In 2002, Gavin Menzies, in his book 1421: The Year China Discovered America, suggests that the carvings are evidence of Chinese exploration. While the book was a best seller, most academic scholars remained unconvinced.
I haven’t seen any reports claiming that the carvings on Dighton Rock are evidence of ancient aliens from other worlds exploring and/or colonizing North America, but I suspect that there are some advocates of this hypothesis.
The petroglyphs on Dighton Rock were made by American Indians. While there are still a few people today who will dispute this, the fact remains that Indian people left petroglyphs (carvings in rock) and pictographs (paintings on rock) throughout North America, including New England. The problem today is not whether or not they were made by American Indians, but why they were made and what the symbols mean.

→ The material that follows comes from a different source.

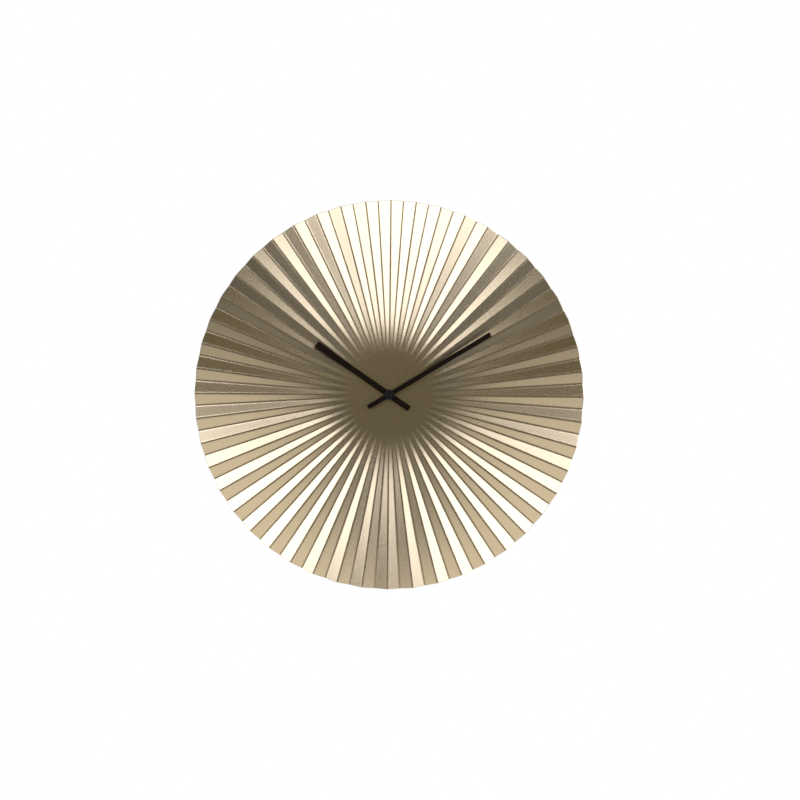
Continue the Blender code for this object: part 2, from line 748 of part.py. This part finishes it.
def electronics():
    """The circuit board stands beside the works, with the chip behind it and the crystal in front."""
    board_x, board_z = (18.6, 25.4), (-10.0, 21.0)
    middle = sum(board_x) / 2
    chip_z, crystal_z, crystal_radius, crystal_length = 9.0, 0.0, 1.1, 7.0

    def chip(bm):
        rear = BOARD_LAYER[0] - FIT
        profile = [(0, rear - 0.8), (1.2, rear - 0.7), (2.0, rear - 0.4), (2.3, rear), (0, rear)]
        add_turned(bm, profile, (middle, chip_z), segments=16)

    def crystal(bm):
        add_rod(bm, crystal_radius, 0, crystal_length, segments=16)

    paint(
        finished("circuit_board", lambda bm: add_box(bm, board_x, board_z, BOARD_LAYER)),
        (0.03, 0.16, 0.07),
        roughness=0.4,
    )
    paint(finished("timer_chip", chip), BLACK, roughness=0.3)
    can = finished("quartz_crystal", crystal)
    can.rotation_euler = (-math.pi / 2, 0, 0)
    can.location = (middle * MM, -(BOARD_LAYER[1] + FIT + crystal_radius) * MM, crystal_z * MM)
    paint(can, STEEL, roughness=0.25, metallic=1.0)


def battery():
    """One cell, with a flat contact strip at each end that runs up to the board."""
    half = CELL_LENGTH / 2
    nub_length, nub_radius = 1.2, 2.75
    strip = 0.4
    strip_depths = (4.5, 8.5)
    end_z = (CELL_Z - 4.0, -9.4)
    rail_z = (-9.8, -9.4)
    positive_x = half + FIT
    negative_x = -half - FIT

    def cell(bm):
        shoulder = half - nub_length
        profile = [(0, -half), (CELL_RADIUS - 0.6, -half), (CELL_RADIUS, -half + 0.6)]
        profile += [(CELL_RADIUS, shoulder - 0.6), (CELL_RADIUS - 0.6, shoulder)]
        profile += [(nub_radius, shoulder), (nub_radius, half), (0, half)]
        add_turned(bm, profile, segments=32)

    def positive(bm):
        add_box(bm, (positive_x, positive_x + strip), end_z, strip_depths)

    def positive_tab(bm):
        add_box(bm, (22.0, positive_x + strip / 2), rail_z, strip_depths)

    def negative(bm):
        add_box(bm, (negative_x - strip, negative_x), end_z, strip_depths)

    def negative_rail(bm):
        add_box(bm, (negative_x - strip / 2, 20.5), rail_z, strip_depths)

    body = finished("battery_cell", cell)
    lay_along_x(body, CELL_Z, CELL_DEPTH)
    paint(body, (0.10, 0.12, 0.14), roughness=0.35, metallic=0.3)
    plus = finished("contact_positive", positive)
    join(plus, positive_tab)
    paint(plus, STEEL, roughness=0.3, metallic=1.0)
    minus = finished("contact_negative", negative)
    join(minus, negative_rail)
    paint(minus, STEEL, roughness=0.3, metallic=1.0)


def main():
    for obj in list(bpy.data.objects):
        bpy.data.objects.remove(obj)
    pleated_dial()
    hands()
    centre_cap()
    clamping_stack()
    hanger_bracket()
    movement_case()
    rear_cover()
    movement_plates()
    gear_train()
    motion_work()
    stepping_motor()
    electronics()
    battery()


main()
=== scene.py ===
"""Sunburst wall clock: the fine shapes, materials, light and camera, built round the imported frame.

Lengths are in metres. The clock's axis is the Y axis, the dial faces -Y, and +Z is up.
"""

import json
import math

import bmesh
import bpy
from mathutils import Matrix, Vector


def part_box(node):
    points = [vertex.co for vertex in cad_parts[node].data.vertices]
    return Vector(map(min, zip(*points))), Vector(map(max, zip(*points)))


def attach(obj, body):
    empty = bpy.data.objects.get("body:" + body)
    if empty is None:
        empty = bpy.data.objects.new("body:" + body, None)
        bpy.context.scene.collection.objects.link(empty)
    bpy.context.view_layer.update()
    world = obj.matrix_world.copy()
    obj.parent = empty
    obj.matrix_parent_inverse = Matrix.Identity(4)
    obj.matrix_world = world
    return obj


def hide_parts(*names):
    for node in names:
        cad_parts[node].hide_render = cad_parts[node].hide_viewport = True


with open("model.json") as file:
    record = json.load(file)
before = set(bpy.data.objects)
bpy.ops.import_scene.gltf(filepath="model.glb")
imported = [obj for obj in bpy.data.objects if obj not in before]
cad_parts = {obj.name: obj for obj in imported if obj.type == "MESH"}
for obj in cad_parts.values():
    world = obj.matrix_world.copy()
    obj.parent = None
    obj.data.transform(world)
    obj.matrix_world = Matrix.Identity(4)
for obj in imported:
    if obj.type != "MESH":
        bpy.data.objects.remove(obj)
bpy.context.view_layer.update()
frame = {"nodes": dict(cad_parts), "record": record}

MM = 0.001
NODES = frame["nodes"]
SLOT_OF = {entry["node"]: entry["material_slot"] for entry in frame["record"]["subparts"]}
BODY_OF = {node: body for body, nodes in frame["record"]["behaviour"]["bodies"].items() for node in nodes}
DIAL_LOW, DIAL_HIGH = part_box("pleated_dial")
DIAL_RADIUS = DIAL_HIGH.x
DIAL_MIDDLE = (DIAL_LOW.y + DIAL_HIGH.y) / 2


# Materials


class Surface:
    """A Principled material built up from noise patterns that are measured in metres."""

    def __init__(self, name, colour, roughness, metallic=0.0):
        self.material = bpy.data.materials.new(name)
        self.material.use_nodes = True
        self.tree = self.material.node_tree
        self.shader = self.tree.nodes["Principled BSDF"]
        self.colour = colour
        self.roughness = roughness
        self.shader.inputs["Metallic"].default_value = metallic
        self.place = self.add("ShaderNodeTexCoord").outputs["Object"]

    def add(self, kind, **settings):
        node = self.tree.nodes.new(kind)
        for key, value in settings.items():
            setattr(node, key, value)
        return node

    def link(self, output, socket):
        self.tree.links.new(output, socket)

    def noise(self, size, detail=3.0, stretch=(1, 1, 1)):
        """Noise whose blots are about this size, drawn out along an axis where stretch is small."""
        mapping = self.add("ShaderNodeMapping")
        mapping.inputs["Scale"].default_value = stretch
        self.link(self.place, mapping.inputs["Vector"])
        noise = self.add("ShaderNodeTexNoise")
        noise.inputs["Scale"].default_value = 1 / size
        noise.inputs["Detail"].default_value = detail
        self.link(mapping.outputs["Vector"], noise.inputs["Vector"])
        return noise.outputs["Fac"]

    def ranged(self, value, low, high):
        """The middle of a noise's range, spread over low to high."""
        spread = self.add("ShaderNodeMapRange")
        spread.inputs["From Min"].default_value = 0.3
        spread.inputs["From Max"].default_value = 0.7
        spread.inputs["To Min"].default_value = low
        spread.inputs["To Max"].default_value = high
        self.link(value, spread.inputs["Value"])
        return spread.outputs["Result"]

    def vary_colour(self, pattern, other):
        """Mixes the surface's own colour with another one by a pattern."""
        mix = self.add("ShaderNodeMix", data_type="RGBA")
        mix.inputs["A"].default_value = (*self.colour, 1)
        mix.inputs["B"].default_value = (*other, 1)
        self.link(self.ranged(pattern, 0, 1), mix.inputs["Factor"])
        self.link(mix.outputs["Result"], self.shader.inputs["Base Color"])
        return self

    def vary_roughness(self, pattern, by):
        low, high = self.roughness - by, self.roughness + by
        self.link(self.ranged(pattern, low, high), self.shader.inputs["Roughness"])
        return self

    def relief(self, pattern, height):
        bump = self.add("ShaderNodeBump")
        bump.inputs["Distance"].default_value = height
        self.link(pattern, bump.inputs["Height"])
        self.link(bump.outputs["Normal"], self.shader.inputs["Normal"])
        return self

    def specular(self, level, tint):
        self.shader.inputs["Specular IOR Level"].default_value = level
        self.shader.inputs["Specular Tint"].default_value = (*tint, 1)
        return self


def darker(colour, share):
    return tuple(channel * share for channel in colour)


def champagne_metal():
    """Satin anodised sheet: nearly even, with a fine grain that softens the reflections."""
    gold = (0.80, 0.66, 0.46)
    surface = Surface("champagne_metal", gold, roughness=0.27, metallic=1.0)
    surface.vary_colour(surface.noise(0.05, detail=2), darker(gold, 0.96))
    surface.vary_roughness(surface.noise(0.0003), 0.01)
    return surface.relief(surface.noise(0.00025, detail=1), 0.0000008).material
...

Let’s start with why. In general, rock art was created by American Indians for several basic reasons: (1) it was a way of recording spiritual experiences, such as vision quests, (2) it was a way of recording historical experiences, such as battles and deaths, and (3) it was a way of marking tribal territories, pathways, and usage rights. The location of Dighton Rock makes me suspect that it was a territorial marker. However, it is possible that it was a vision quest site as we know very little about vision quests among the Algonquian people who lived in the area.
As to what the symbols mean, unless we have access to the cultures which created them it is easy to misinterpret them. The best we can say is that we don’t know what they meant to the people who carved them. Present day claims by non-Indians as to their meaning are based in non-Indian imaginations, not in the actual Indian cultures.
In 1963, the rock was removed from the river and installed in a museum in the Dighton Rock State Park. In 1980 it was listed on the National Register of Historic Places.